If the customer is still undecided between several articles of clothing,
photos from the deepfake catwalk could be posted on a website like
Photofeeler.com, where human opinions would be rendered in minutes and
compared with the customer's baseline attractiveness to compute an
"attractiveness boost" score. ML Aesthete would be "punished" for differences
between their score and the human scores, until their scores match up and
human opinions are no longer necessary. Alternatively, the customer can post
an Instagram story with a voting mechanism. If anyone with ML and/or robotics
experience would like to work with me (I'm currently non-technical but have
business acumen) on the whole system described above, even if perhaps as an
aspirational side project, please reply below.

------
finnthehuman
What’s to explain? Consumer tech is fashion products, not tools.

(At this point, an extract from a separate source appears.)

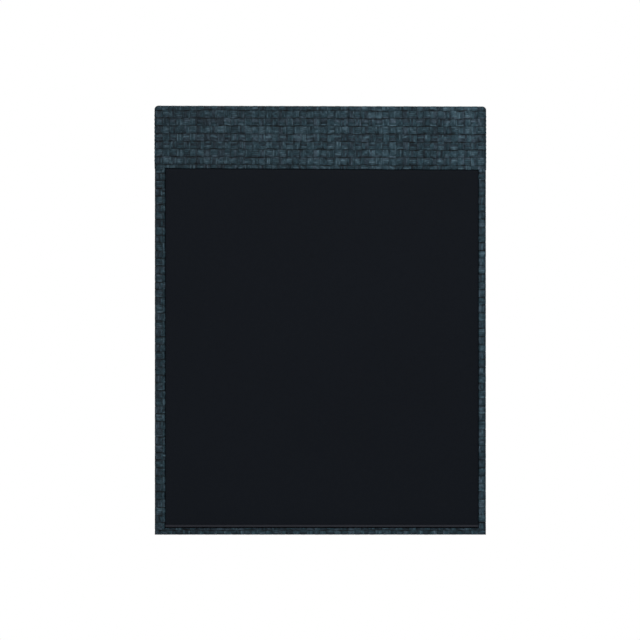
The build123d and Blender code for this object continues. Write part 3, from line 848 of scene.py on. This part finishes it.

Or have you not noticed whenever you first start dating someone new your
choices in app brands elicits the same kind of responses as your choice in
clothing?

------
natrik
Key takeaways:

Fashion companies are looking to invest in “enabling” startups that help them
implement new business models or technologies.

Venture capitalists and incubator executives like founders who don’t gloss
over the challenges they face.

Founders should have concrete data on the competition and potential consumers,
as well as preliminary results of having tested their idea.